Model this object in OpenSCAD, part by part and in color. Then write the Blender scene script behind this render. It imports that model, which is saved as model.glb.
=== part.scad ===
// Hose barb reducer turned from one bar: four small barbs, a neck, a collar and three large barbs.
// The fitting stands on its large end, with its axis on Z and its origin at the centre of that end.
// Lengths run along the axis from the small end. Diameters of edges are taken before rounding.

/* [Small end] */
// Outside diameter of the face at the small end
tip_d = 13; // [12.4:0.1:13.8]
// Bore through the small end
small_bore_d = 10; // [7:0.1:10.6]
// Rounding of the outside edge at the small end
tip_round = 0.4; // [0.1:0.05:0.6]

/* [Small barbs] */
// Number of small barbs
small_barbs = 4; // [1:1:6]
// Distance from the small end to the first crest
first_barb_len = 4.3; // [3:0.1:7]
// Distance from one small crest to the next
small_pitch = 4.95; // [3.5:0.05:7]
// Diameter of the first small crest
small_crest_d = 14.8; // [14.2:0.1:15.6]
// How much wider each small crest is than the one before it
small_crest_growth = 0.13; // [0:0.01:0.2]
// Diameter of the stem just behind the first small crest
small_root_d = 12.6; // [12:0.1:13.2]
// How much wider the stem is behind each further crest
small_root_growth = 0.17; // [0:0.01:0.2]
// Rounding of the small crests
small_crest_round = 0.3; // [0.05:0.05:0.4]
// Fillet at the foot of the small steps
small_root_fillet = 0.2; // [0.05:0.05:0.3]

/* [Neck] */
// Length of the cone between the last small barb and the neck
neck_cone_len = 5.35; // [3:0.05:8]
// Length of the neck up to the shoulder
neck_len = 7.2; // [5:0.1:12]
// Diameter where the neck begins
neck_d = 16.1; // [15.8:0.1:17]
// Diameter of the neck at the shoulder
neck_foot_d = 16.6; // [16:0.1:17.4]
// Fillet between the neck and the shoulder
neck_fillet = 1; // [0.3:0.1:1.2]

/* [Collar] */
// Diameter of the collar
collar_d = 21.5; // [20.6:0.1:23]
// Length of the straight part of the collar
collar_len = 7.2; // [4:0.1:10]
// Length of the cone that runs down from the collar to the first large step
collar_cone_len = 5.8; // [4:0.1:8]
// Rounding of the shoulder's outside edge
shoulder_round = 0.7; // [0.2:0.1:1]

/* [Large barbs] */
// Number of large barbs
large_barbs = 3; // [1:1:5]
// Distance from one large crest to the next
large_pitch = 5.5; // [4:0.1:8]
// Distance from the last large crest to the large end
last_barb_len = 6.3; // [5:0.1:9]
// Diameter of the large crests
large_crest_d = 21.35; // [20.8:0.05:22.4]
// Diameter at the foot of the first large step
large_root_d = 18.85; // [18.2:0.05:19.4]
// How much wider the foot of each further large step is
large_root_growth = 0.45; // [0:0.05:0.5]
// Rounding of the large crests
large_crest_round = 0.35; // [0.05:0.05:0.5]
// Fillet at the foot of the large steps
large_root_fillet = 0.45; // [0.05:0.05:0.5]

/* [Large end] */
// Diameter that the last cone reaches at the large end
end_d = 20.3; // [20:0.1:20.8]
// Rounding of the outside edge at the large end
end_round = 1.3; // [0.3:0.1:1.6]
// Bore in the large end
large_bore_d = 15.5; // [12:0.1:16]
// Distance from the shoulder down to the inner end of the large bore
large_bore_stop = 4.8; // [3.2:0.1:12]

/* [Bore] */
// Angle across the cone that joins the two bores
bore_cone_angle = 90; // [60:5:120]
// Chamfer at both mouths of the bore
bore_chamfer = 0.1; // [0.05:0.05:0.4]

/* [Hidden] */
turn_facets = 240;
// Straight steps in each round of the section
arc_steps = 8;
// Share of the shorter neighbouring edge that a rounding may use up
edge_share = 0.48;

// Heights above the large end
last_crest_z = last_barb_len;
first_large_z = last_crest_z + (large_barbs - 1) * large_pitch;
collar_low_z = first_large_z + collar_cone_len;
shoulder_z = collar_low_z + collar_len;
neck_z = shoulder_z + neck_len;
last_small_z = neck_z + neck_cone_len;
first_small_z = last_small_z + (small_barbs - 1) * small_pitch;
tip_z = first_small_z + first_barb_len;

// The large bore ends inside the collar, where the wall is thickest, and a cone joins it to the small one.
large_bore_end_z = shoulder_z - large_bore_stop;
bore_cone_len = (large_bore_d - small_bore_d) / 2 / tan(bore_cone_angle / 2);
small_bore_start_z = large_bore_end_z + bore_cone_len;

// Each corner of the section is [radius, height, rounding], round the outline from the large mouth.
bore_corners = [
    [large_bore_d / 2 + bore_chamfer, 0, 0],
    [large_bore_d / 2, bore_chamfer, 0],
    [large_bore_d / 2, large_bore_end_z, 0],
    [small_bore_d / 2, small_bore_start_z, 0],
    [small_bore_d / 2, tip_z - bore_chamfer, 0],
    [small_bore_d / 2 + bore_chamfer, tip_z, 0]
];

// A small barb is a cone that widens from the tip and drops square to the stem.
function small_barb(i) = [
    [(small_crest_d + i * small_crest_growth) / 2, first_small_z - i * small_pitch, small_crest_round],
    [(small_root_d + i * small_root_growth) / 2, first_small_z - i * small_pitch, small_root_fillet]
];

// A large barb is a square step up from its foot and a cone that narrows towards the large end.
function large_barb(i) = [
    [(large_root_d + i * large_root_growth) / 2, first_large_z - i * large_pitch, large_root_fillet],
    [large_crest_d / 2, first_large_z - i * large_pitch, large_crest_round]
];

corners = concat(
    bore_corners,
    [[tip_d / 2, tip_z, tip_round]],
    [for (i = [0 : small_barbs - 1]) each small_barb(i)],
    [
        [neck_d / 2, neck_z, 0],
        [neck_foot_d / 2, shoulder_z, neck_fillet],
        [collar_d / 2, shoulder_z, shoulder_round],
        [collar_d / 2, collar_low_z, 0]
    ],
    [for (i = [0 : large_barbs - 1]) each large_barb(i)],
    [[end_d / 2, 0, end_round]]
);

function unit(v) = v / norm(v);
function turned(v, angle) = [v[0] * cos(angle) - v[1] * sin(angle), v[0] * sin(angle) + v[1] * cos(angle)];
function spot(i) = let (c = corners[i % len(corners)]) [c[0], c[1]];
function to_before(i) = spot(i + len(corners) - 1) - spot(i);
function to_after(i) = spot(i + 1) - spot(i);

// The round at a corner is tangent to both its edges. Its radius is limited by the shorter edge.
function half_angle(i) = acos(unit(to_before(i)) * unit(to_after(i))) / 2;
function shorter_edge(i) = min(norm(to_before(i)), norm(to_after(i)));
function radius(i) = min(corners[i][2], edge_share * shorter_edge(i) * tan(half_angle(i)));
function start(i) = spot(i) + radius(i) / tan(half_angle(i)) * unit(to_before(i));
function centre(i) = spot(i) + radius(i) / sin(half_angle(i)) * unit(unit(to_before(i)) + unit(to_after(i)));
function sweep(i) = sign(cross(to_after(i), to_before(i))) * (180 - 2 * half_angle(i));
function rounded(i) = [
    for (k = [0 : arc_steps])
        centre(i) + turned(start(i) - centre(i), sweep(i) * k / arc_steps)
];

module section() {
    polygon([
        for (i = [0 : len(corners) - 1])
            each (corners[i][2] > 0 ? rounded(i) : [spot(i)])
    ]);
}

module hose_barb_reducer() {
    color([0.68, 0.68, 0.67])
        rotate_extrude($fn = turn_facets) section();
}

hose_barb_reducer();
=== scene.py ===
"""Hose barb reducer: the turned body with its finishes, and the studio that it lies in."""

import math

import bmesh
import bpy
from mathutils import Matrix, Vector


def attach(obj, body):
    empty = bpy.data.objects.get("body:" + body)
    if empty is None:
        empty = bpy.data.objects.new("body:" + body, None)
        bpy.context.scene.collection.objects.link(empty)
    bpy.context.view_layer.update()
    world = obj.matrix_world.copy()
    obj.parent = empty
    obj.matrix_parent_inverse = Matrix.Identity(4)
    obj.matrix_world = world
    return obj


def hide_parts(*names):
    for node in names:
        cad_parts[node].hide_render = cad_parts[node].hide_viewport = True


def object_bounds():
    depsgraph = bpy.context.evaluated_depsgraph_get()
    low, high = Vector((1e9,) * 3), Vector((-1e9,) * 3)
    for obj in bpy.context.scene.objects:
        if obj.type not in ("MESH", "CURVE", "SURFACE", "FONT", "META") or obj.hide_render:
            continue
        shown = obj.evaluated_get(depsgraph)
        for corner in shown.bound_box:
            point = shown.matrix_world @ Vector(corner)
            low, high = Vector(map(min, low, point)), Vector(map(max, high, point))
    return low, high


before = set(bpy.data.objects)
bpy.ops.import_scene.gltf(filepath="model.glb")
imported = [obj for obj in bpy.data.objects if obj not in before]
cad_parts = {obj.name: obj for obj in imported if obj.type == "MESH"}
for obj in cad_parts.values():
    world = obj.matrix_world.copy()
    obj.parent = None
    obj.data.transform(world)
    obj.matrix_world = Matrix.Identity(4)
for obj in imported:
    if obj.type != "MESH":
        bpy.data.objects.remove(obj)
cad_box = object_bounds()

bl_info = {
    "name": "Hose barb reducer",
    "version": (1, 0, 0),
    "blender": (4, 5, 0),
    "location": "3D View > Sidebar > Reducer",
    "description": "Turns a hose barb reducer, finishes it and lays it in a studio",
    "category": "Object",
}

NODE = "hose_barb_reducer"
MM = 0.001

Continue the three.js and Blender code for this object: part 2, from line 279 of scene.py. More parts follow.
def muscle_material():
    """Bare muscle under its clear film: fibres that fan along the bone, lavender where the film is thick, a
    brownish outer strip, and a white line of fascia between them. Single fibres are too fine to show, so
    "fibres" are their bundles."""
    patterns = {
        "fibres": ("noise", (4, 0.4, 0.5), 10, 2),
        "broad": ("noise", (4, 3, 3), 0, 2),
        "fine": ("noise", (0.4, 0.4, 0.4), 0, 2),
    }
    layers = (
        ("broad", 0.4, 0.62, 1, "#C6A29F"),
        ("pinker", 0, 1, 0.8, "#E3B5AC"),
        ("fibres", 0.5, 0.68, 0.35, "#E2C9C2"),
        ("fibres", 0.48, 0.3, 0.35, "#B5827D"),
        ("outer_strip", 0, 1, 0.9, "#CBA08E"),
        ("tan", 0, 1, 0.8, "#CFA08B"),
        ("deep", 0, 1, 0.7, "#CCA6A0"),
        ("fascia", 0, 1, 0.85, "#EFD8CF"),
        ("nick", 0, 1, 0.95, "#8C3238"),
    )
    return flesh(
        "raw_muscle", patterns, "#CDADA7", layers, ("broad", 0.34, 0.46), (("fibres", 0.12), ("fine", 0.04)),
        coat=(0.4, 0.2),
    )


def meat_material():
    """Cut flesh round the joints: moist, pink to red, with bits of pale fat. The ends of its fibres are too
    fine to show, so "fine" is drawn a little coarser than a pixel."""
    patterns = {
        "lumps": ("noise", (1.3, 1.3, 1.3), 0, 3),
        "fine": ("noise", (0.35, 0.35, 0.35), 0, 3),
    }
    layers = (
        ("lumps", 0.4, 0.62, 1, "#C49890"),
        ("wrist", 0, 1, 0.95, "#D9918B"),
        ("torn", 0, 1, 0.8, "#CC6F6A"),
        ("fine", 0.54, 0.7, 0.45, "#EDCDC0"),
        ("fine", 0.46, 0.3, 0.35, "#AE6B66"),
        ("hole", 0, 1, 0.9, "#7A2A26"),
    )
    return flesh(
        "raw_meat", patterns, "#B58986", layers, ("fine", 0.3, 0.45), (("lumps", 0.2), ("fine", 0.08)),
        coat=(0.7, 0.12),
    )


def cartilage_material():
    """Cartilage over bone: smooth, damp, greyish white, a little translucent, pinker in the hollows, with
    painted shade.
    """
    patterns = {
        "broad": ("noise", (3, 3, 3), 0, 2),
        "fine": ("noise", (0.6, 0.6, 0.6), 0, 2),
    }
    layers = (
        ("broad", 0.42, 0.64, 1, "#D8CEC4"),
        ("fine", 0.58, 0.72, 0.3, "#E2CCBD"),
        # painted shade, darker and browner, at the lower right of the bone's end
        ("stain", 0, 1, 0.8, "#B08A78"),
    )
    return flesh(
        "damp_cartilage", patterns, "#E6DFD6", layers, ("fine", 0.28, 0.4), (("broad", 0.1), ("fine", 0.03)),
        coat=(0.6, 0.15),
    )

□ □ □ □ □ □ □

■ **Stated problem**: List every line from the entries above in which "shown" appears.

■ **The output**:
        shown = obj.evaluated_get(depsgraph)
        for corner in shown.bound_box:
            point = shown.matrix_world @ Vector(corner)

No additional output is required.